TASK OBJECTIVE: Check every line of the data below for the string "scene", and copy the ones that hold it.

COLLECTED DATA:
::::::::

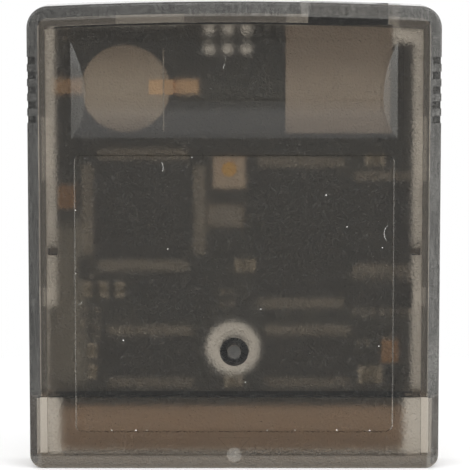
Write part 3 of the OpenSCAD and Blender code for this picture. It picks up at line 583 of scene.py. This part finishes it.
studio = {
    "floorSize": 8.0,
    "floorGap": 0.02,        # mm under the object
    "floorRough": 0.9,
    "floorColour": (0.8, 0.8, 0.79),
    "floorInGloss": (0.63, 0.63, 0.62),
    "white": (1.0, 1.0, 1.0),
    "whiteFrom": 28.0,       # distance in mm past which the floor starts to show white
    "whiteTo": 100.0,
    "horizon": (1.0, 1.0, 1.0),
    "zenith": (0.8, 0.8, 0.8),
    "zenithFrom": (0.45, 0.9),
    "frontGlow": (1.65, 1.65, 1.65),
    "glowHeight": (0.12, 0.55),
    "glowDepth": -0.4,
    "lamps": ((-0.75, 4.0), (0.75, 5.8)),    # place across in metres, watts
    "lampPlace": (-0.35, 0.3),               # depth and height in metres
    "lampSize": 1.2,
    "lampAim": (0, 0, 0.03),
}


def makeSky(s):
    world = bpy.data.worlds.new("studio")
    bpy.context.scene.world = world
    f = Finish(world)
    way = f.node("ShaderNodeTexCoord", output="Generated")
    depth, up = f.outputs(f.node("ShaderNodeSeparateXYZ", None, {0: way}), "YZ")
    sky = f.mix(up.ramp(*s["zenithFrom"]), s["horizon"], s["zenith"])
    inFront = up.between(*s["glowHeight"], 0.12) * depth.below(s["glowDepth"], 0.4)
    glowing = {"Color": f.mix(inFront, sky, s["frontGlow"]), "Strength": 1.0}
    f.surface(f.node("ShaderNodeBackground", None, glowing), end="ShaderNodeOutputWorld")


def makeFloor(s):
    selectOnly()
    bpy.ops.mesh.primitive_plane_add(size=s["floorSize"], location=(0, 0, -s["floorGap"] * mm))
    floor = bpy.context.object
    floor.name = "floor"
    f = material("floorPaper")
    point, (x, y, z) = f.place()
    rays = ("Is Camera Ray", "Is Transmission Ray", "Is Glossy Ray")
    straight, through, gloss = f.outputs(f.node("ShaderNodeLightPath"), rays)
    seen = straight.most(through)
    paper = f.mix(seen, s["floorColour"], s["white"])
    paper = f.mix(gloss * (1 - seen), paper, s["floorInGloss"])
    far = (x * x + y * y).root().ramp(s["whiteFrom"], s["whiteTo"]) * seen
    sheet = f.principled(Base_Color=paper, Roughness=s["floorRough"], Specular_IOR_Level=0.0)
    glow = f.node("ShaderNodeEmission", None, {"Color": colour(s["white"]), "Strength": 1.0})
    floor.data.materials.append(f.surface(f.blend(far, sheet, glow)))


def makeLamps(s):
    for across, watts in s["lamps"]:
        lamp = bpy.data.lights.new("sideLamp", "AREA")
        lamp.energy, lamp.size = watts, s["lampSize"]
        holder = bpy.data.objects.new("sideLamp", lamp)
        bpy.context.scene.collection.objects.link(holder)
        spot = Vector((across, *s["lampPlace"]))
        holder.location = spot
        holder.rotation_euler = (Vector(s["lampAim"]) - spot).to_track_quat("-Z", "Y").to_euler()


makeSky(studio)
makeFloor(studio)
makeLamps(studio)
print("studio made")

::::::::

COMPLETE RESPONSE:
Write part 3 of the OpenSCAD and Blender code for this picture. It picks up at line 583 of scene.py. This part finishes it.
    bpy.context.scene.world = world
        bpy.context.scene.collection.objects.link(holder)